• _SET EXERCISE_:
The listing beneath should be written out in full, exactly as shown.

-- START SUPPLIED MATERIAL --

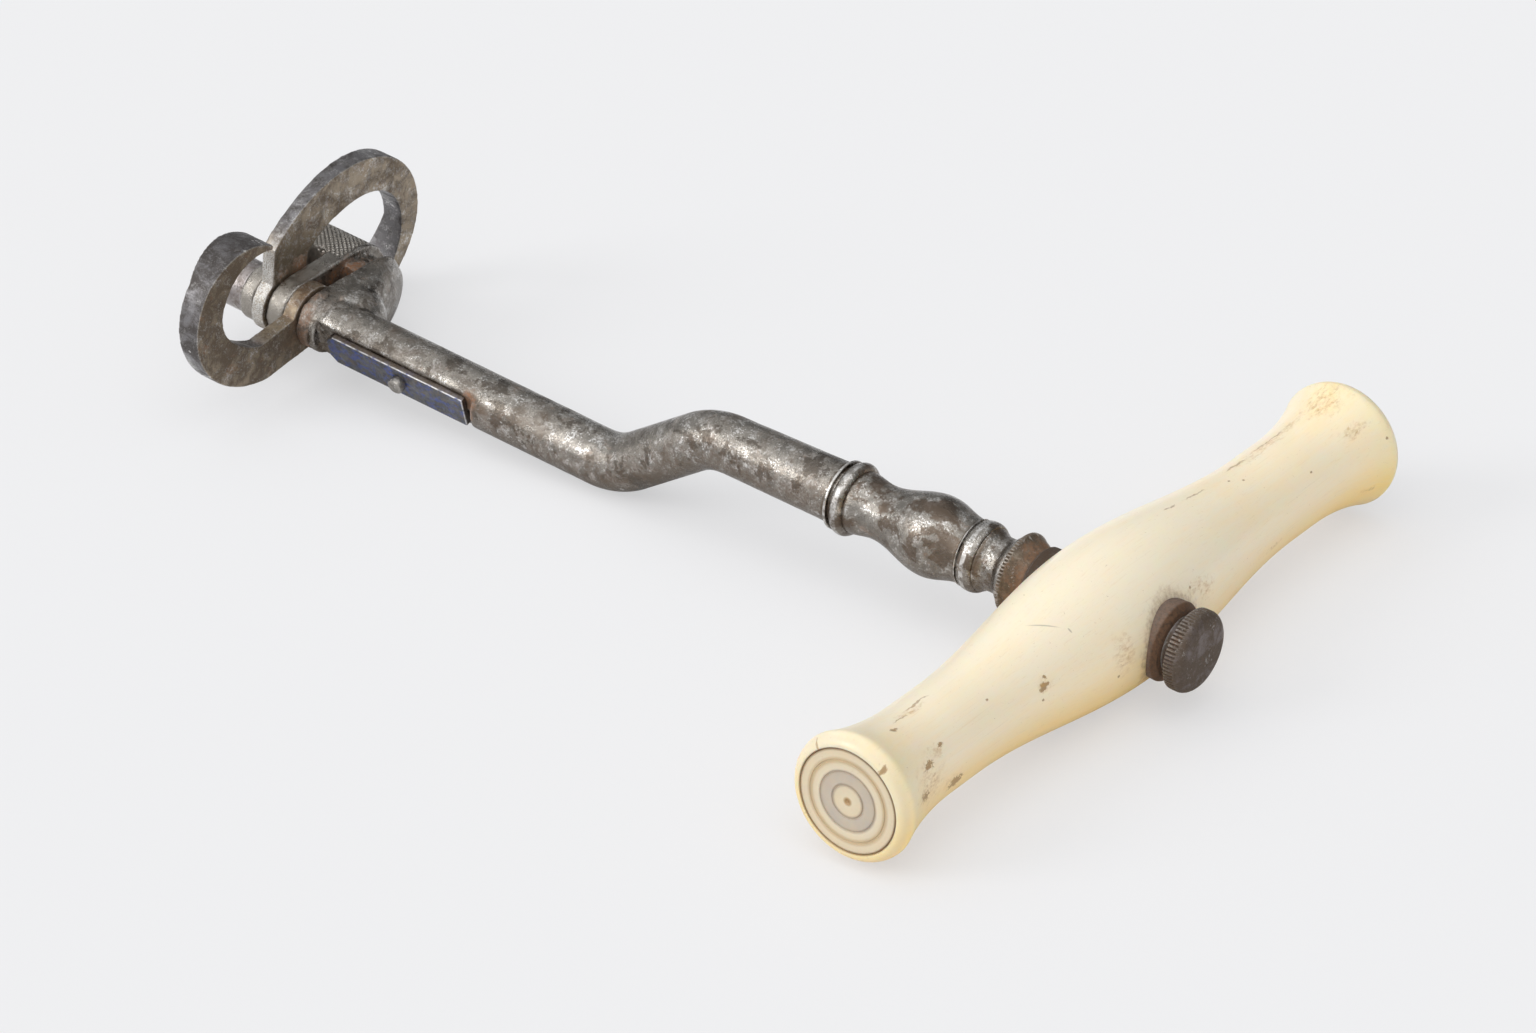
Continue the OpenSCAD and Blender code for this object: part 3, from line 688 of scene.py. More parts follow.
def turned(name, profile, place, steps=96, rim=None):
    """A piece turned about its Z axis, carried into its place.

    The profile of radii and heights in millimetres is drawn by extruding one vertex, and is spun. A rim
    gives the number of teeth milled round the piece, the heights between which they lie, the least radius
    that they touch, and the share of the radius left at the bottom of each tooth.
    """
    piece = new_primitive(name, bpy.ops.mesh.primitive_plane_add, size=1, location=(0, 0, 0))
    edit_all(piece)
    bpy.ops.mesh.select_mode(type="VERT")
    bpy.ops.mesh.merge(type="CENTER")
    bpy.ops.transform.translate(value=(profile[0][0], 0, profile[0][1]))
    for (r0, h0), (r1, h1) in zip(profile, profile[1:]):
        bpy.ops.mesh.extrude_region_move(TRANSFORM_OT_translate={"value": (r1 - r0, 0, h1 - h0)})
    bpy.ops.mesh.select_all(action="SELECT")
    bpy.ops.mesh.spin(steps=steps, angle=2 * math.pi, center=(0, 0, 0), axis=(0, 0, 1))
    bpy.ops.mesh.select_all(action="SELECT")
    bpy.ops.mesh.remove_doubles(threshold=0.004)
    if rim:
        teeth, low, high, least_r, share = rim

        def in_tooth_gap(point):
            row = round(math.atan2(point.y, point.x) / (2 * math.pi) * steps) % (steps // teeth)
            return row == 0 and low <= point.z <= high and math.hypot(point.x, point.y) > least_r

        edit_points(piece, in_tooth_gap)
        bpy.ops.transform.resize(value=(share, share, 1), center_override=(0, 0, 0))
        bpy.ops.mesh.select_all(action="SELECT")
    bpy.ops.mesh.normals_make_consistent(inside=False)
    close_edit()
    set_in(piece, place)
    return piece


def cut_away(piece, place, x, side):
    """Cuts off what lies beyond a plane across a frame's X axis, on one side of it, and closes the cut."""
    edit_all(piece)
    bpy.ops.mesh.bisect(
        plane_co=place @ (Vector((x, 0, 0)) * MM), plane_no=place.to_3x3() @ Vector((side, 0, 0)),
        use_fill=True, clear_outer=True)
    close_edit()


def merge_into(piece, *others):
    """Joins other pieces into the first, for the next remesh to make one skin of them."""
    only(piece)
    for other in others:
        other.select_set(True)
    bpy.ops.object.join()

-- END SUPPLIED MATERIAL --

• _RESULT_:
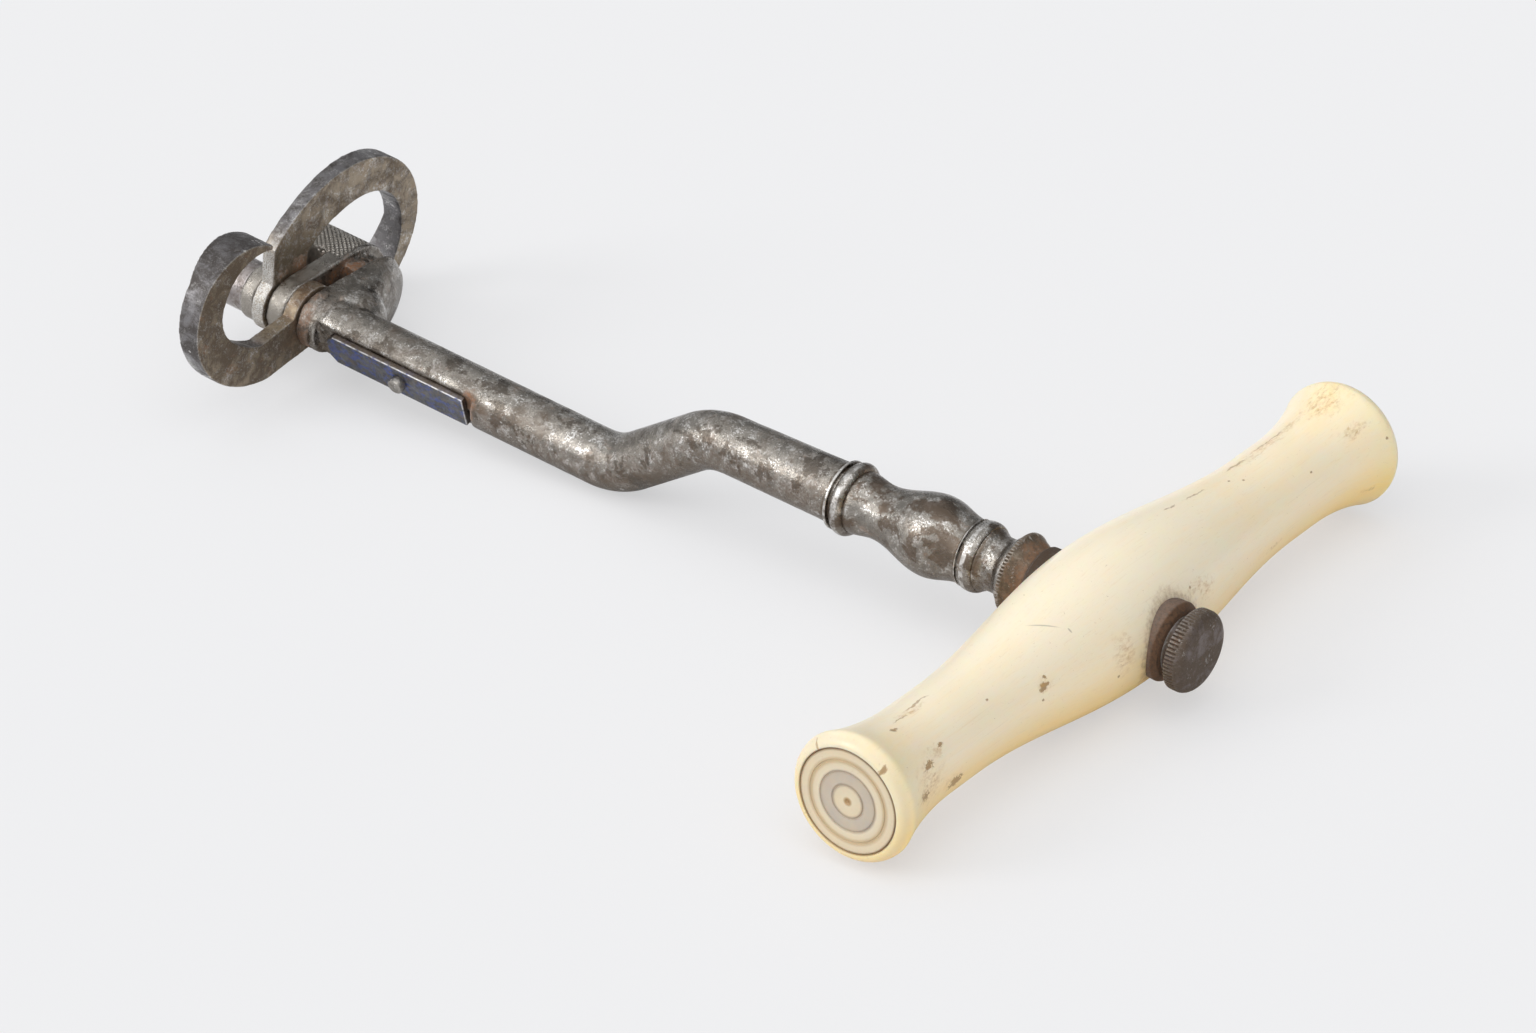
Continue the OpenSCAD and Blender code for this object: part 3, from line 688 of scene.py. More parts follow.
def turned(name, profile, place, steps=96, rim=None):
    """A piece turned about its Z axis, carried into its place.

    The profile of radii and heights in millimetres is drawn by extruding one vertex, and is spun. A rim
    gives the number of teeth milled round the piece, the heights between which they lie, the least radius
    that they touch, and the share of the radius left at the bottom of each tooth.
    """
    piece = new_primitive(name, bpy.ops.mesh.primitive_plane_add, size=1, location=(0, 0, 0))
    edit_all(piece)
    bpy.ops.mesh.select_mode(type="VERT")
    bpy.ops.mesh.merge(type="CENTER")
    bpy.ops.transform.translate(value=(profile[0][0], 0, profile[0][1]))
    for (r0, h0), (r1, h1) in zip(profile, profile[1:]):
        bpy.ops.mesh.extrude_region_move(TRANSFORM_OT_translate={"value": (r1 - r0, 0, h1 - h0)})
    bpy.ops.mesh.select_all(action="SELECT")
    bpy.ops.mesh.spin(steps=steps, angle=2 * math.pi, center=(0, 0, 0), axis=(0, 0, 1))
    bpy.ops.mesh.select_all(action="SELECT")
    bpy.ops.mesh.remove_doubles(threshold=0.004)
    if rim:
        teeth, low, high, least_r, share = rim

        def in_tooth_gap(point):
            row = round(math.atan2(point.y, point.x) / (2 * math.pi) * steps) % (steps // teeth)
            return row == 0 and low <= point.z <= high and math.hypot(point.x, point.y) > least_r

        edit_points(piece, in_tooth_gap)
        bpy.ops.transform.resize(value=(share, share, 1), center_override=(0, 0, 0))
        bpy.ops.mesh.select_all(action="SELECT")
    bpy.ops.mesh.normals_make_consistent(inside=False)
    close_edit()
    set_in(piece, place)
    return piece


def cut_away(piece, place, x, side):
    """Cuts off what lies beyond a plane across a frame's X axis, on one side of it, and closes the cut."""
    edit_all(piece)
    bpy.ops.mesh.bisect(
        plane_co=place @ (Vector((x, 0, 0)) * MM), plane_no=place.to_3x3() @ Vector((side, 0, 0)),
        use_fill=True, clear_outer=True)
    close_edit()


def merge_into(piece, *others):
    """Joins other pieces into the first, for the next remesh to make one skin of them."""
    only(piece)
    for other in others:
        other.select_set(True)
    bpy.ops.object.join()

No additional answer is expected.